**RECORDED INFORMATION:**
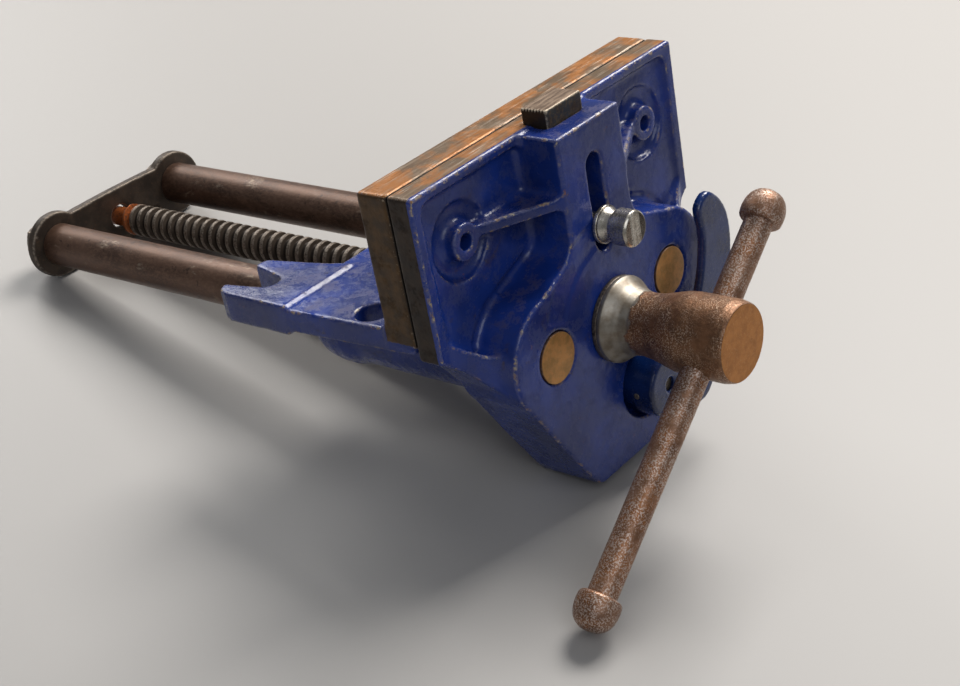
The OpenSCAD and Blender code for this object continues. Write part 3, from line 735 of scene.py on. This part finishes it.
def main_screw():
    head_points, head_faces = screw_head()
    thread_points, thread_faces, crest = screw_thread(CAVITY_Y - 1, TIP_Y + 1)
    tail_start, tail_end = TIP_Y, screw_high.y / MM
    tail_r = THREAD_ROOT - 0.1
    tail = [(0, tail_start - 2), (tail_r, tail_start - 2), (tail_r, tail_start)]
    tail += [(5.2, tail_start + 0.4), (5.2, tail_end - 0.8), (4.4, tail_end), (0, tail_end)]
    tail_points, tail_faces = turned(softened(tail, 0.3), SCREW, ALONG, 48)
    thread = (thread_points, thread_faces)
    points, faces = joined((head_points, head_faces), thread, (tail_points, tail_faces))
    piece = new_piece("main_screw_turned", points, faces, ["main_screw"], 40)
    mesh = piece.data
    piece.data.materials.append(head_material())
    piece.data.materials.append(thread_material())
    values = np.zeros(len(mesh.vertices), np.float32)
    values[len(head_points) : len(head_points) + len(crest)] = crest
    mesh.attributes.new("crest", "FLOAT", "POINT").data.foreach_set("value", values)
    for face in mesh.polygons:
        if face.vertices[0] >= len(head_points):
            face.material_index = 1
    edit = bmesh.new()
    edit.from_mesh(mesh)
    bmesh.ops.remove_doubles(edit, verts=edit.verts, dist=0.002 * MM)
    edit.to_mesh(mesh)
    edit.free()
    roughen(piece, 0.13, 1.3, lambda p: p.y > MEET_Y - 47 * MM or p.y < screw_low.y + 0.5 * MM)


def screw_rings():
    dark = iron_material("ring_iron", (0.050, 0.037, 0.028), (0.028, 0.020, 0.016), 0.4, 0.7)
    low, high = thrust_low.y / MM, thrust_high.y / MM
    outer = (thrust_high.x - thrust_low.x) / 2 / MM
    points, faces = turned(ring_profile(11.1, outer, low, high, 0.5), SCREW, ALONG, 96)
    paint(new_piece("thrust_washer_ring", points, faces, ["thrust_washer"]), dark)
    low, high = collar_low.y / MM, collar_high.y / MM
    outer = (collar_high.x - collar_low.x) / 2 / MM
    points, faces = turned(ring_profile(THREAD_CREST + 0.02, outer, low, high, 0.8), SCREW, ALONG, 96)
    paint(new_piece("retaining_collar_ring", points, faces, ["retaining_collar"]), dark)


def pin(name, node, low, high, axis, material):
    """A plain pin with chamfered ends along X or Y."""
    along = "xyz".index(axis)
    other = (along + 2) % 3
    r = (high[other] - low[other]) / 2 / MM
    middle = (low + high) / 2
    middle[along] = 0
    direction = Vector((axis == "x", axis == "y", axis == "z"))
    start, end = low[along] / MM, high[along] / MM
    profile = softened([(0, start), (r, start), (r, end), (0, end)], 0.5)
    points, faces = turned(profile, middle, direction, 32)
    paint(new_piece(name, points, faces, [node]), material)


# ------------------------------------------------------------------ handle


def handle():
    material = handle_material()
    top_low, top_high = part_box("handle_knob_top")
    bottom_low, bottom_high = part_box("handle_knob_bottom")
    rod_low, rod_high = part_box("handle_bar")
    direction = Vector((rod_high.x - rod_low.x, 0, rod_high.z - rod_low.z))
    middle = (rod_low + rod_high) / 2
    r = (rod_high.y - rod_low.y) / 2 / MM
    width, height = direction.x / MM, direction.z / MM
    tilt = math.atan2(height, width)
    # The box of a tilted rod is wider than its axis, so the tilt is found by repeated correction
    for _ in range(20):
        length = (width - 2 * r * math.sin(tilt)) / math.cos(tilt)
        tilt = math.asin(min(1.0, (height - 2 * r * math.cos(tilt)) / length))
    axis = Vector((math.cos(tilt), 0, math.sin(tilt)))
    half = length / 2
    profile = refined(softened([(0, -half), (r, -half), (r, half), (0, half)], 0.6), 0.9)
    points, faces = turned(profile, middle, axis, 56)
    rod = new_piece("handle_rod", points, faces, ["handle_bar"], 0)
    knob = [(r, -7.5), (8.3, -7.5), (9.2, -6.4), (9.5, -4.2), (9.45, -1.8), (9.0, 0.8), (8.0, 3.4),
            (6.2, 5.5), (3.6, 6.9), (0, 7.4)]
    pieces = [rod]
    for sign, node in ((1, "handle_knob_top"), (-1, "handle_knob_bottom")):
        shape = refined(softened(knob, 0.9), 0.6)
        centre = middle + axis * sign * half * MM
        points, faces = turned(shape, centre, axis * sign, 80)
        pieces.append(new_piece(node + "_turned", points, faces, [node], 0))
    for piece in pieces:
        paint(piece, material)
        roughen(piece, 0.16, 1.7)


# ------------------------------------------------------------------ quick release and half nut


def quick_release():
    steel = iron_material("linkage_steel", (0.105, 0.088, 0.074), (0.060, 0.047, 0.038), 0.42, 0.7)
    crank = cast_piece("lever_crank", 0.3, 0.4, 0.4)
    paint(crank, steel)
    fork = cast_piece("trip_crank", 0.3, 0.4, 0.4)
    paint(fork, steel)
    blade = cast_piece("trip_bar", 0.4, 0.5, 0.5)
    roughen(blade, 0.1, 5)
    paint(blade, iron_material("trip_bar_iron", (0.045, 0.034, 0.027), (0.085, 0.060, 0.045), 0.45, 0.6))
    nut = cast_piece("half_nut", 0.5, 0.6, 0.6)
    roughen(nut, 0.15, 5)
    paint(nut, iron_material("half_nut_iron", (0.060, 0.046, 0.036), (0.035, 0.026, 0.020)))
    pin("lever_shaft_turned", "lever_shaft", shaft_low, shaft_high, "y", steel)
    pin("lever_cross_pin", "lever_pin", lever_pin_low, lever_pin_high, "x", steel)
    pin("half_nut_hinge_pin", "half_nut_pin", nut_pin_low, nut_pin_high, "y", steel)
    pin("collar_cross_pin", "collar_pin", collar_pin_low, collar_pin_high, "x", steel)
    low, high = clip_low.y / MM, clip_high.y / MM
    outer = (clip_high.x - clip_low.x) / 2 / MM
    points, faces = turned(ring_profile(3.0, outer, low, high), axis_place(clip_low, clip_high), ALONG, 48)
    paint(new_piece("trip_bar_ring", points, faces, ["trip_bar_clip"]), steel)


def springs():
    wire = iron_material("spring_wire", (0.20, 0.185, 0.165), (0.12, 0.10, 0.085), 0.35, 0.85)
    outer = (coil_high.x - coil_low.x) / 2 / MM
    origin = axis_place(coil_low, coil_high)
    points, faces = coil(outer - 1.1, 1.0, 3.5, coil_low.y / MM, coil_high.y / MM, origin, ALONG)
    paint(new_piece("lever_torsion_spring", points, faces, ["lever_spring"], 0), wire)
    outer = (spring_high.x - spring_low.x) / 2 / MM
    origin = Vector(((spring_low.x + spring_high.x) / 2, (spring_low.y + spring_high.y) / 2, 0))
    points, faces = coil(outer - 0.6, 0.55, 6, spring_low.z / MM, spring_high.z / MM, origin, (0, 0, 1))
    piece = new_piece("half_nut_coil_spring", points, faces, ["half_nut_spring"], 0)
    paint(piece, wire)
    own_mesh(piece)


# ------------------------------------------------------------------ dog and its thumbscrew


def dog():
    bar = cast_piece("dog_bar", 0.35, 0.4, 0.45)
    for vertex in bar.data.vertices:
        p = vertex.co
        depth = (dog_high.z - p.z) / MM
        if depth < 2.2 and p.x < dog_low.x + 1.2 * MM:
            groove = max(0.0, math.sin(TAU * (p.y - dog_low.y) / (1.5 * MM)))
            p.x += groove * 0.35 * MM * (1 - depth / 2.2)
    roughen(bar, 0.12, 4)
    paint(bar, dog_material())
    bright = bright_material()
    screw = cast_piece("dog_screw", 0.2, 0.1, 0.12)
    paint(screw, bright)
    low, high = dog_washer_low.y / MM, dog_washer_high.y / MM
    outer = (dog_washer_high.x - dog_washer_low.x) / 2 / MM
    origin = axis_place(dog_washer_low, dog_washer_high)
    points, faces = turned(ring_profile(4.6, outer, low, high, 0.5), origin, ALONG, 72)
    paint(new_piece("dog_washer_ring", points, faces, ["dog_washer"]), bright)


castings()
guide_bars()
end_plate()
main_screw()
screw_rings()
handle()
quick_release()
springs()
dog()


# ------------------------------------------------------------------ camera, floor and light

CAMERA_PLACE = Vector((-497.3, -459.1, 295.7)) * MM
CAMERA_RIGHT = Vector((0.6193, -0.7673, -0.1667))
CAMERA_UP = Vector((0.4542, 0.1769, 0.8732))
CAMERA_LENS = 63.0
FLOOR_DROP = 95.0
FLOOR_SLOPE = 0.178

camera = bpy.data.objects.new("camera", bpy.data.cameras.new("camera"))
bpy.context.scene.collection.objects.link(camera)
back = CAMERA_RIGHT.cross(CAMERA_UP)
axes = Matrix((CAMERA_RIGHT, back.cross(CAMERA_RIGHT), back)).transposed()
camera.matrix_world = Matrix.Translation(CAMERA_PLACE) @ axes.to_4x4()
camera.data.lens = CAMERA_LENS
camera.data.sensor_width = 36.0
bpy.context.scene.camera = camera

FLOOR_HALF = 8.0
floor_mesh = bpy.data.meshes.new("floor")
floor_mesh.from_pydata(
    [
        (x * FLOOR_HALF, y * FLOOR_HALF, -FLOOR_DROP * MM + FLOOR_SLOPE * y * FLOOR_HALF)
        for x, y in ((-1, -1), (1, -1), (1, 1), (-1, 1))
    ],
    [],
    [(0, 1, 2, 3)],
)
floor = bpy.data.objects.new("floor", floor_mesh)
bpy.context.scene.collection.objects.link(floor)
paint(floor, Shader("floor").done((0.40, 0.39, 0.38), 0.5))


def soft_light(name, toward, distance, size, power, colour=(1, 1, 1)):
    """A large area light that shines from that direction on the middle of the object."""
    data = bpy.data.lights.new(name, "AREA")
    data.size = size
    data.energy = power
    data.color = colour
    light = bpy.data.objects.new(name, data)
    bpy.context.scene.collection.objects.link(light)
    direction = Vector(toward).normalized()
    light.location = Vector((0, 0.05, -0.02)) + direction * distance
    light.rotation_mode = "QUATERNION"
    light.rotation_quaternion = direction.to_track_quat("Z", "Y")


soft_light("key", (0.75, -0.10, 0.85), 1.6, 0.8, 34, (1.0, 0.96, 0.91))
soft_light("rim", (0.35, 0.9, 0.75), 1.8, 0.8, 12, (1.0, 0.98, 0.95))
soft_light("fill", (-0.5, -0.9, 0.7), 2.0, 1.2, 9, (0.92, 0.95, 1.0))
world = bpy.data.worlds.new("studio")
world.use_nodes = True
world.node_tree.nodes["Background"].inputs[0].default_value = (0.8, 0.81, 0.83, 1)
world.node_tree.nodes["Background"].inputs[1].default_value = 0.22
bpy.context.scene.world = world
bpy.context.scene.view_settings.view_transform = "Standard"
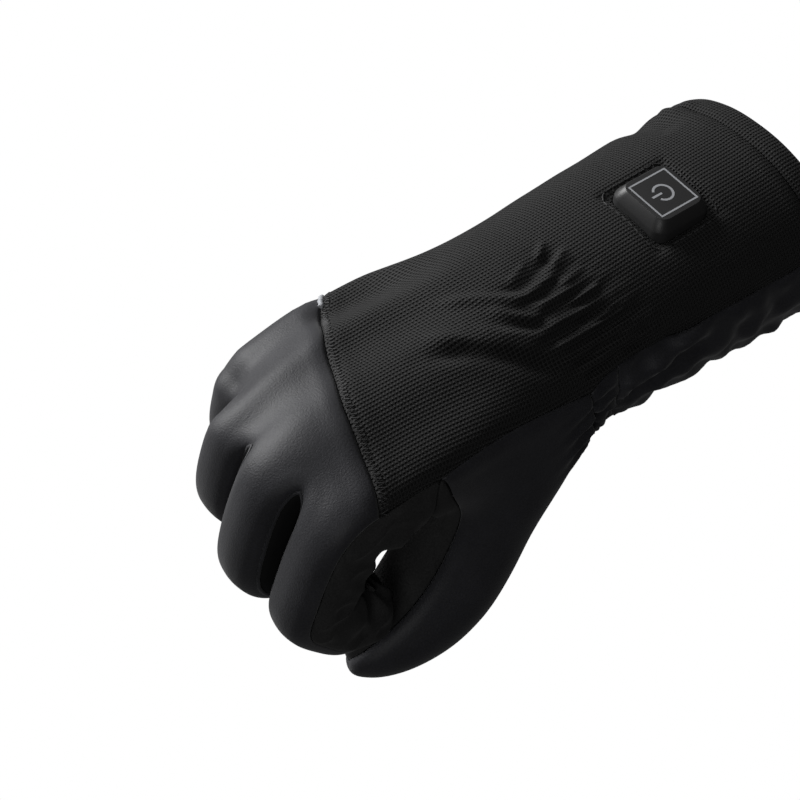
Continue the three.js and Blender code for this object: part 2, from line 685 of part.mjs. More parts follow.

**EXERCISE OBJECTIVE:**
Write out, from the lines above, only those from the line with "own_mesh(piece)" to the line with "bpy.context.scene.camera = camera", exactly as given, including the first and the last.

**FINAL RESULT:**
    own_mesh(piece)


# ------------------------------------------------------------------ dog and its thumbscrew


def dog():
    bar = cast_piece("dog_bar", 0.35, 0.4, 0.45)
    for vertex in bar.data.vertices:
        p = vertex.co
        depth = (dog_high.z - p.z) / MM
        if depth < 2.2 and p.x < dog_low.x + 1.2 * MM:
            groove = max(0.0, math.sin(TAU * (p.y - dog_low.y) / (1.5 * MM)))
            p.x += groove * 0.35 * MM * (1 - depth / 2.2)
    roughen(bar, 0.12, 4)
    paint(bar, dog_material())
    bright = bright_material()
    screw = cast_piece("dog_screw", 0.2, 0.1, 0.12)
    paint(screw, bright)
    low, high = dog_washer_low.y / MM, dog_washer_high.y / MM
    outer = (dog_washer_high.x - dog_washer_low.x) / 2 / MM
    origin = axis_place(dog_washer_low, dog_washer_high)
    points, faces = turned(ring_profile(4.6, outer, low, high, 0.5), origin, ALONG, 72)
    paint(new_piece("dog_washer_ring", points, faces, ["dog_washer"]), bright)


castings()
guide_bars()
end_plate()
main_screw()
screw_rings()
handle()
quick_release()
springs()
dog()


# ------------------------------------------------------------------ camera, floor and light

CAMERA_PLACE = Vector((-497.3, -459.1, 295.7)) * MM
CAMERA_RIGHT = Vector((0.6193, -0.7673, -0.1667))
CAMERA_UP = Vector((0.4542, 0.1769, 0.8732))
CAMERA_LENS = 63.0
FLOOR_DROP = 95.0
FLOOR_SLOPE = 0.178

camera = bpy.data.objects.new("camera", bpy.data.cameras.new("camera"))
bpy.context.scene.collection.objects.link(camera)
back = CAMERA_RIGHT.cross(CAMERA_UP)
axes = Matrix((CAMERA_RIGHT, back.cross(CAMERA_RIGHT), back)).transposed()
camera.matrix_world = Matrix.Translation(CAMERA_PLACE) @ axes.to_4x4()
camera.data.lens = CAMERA_LENS
camera.data.sensor_width = 36.0
bpy.context.scene.camera = camera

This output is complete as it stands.